Pipeline salmon.py
Overview
This pipeline quantifies gene expression from FASTQ files using Salmon.
Configuration
The pipeline requires a configured pipeline_salmon.yml file.
A default configuration file can be generated by executing:
txseq salmon config
Inputs
The pipeline requires the following inputs
samples.tsv: see Configuration files
libraries.tsv: see :doc: Configuration files<configuration>
txseq annotations: the location where the pipeline_ensembl.py was run to prepare the annotatations.
Salmon index: the location of a salmon index built with pipeline_salmon_index.py.
Requirements
The following software is required:
Salmon
Output files
The pipeline produces the following outputs:
per-sample salmon quantification results in the “salmon.dir” folder
a csvdb sqlite database that contains tables of gene and transcript counts and TPMs
Note
It is strongly recommended to parse the raw Salmon results using the tximport Bioconductor R package for downstream analysis.
Code
- txseq.pipeline_salmon.quant(infile, outfile)
Per sample quantitation using salmon.
- txseq.pipeline_salmon.loadSalmonTranscriptQuant(infiles, sentinel)
Load the salmon transcript-level results.
- txseq.pipeline_salmon.loadSalmonGeneQuant(infiles, sentinel)
Load the salmon gene-level results.
- txseq.pipeline_salmon.salmonTPMs(infile, outfile)
Prepare a wide table of salmon TPMs (samples x transcripts|genes).
- txseq.pipeline_salmon.loadSalmonTPMs(infile, outfile)
Load a wide table of salmon TPMs in the project database.
- txseq.pipeline_salmon.tximeta(infile, outfile)
Run tximeta to summarise counts and gene and transcript level.

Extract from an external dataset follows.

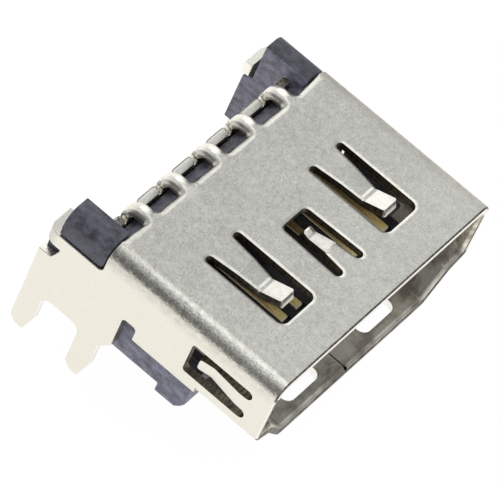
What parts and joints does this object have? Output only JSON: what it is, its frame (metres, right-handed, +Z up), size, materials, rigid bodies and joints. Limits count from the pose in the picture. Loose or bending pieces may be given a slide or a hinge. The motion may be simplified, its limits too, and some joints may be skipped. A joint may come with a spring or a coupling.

- txseq.pipeline_salmon.quantitation()
Quantitation target.
- txseq.pipeline_salmon.loadTranscriptInfo(infile, outfile)
Load the annotations for salmon into the project database.
- txseq.pipeline_salmon.numberGenesDetected(infile, outfile)
Count no genes detected at copynumer > 0 in each sample.
- txseq.pipeline_salmon.loadNumberGenesDetected(infile, outfile)
Load the numbers of genes expressed to the project database.